» Exercise
Where the data below has the string "script", return the whole line.

» Record set
^^^^^^^^^^^^^^^^

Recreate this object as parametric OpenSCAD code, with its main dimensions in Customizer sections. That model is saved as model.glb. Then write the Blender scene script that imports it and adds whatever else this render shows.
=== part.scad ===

^^^^^^^^^^^^^^^^

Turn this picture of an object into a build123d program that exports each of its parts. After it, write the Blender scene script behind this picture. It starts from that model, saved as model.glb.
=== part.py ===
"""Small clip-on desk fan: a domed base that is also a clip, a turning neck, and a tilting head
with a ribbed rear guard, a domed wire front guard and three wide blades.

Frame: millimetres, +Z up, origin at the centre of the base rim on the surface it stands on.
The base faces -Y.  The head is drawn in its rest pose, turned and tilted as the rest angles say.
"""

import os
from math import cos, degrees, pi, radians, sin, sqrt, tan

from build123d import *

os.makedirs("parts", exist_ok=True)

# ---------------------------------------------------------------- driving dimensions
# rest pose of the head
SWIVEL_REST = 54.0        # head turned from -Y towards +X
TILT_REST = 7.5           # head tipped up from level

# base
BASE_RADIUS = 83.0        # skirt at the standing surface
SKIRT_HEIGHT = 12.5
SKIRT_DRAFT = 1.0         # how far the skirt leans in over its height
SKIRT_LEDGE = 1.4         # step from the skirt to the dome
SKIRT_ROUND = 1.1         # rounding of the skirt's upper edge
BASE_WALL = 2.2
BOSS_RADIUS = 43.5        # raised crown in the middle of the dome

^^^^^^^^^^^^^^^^

» Correct answer
Recreate this object as parametric OpenSCAD code, with its main dimensions in Customizer sections. That model is saved as model.glb. Then write the Blender scene script that imports it and adds whatever else this render shows.
Turn this picture of an object into a build123d program that exports each of its parts. After it, write the Blender scene script behind this picture. It starts from that model, saved as model.glb.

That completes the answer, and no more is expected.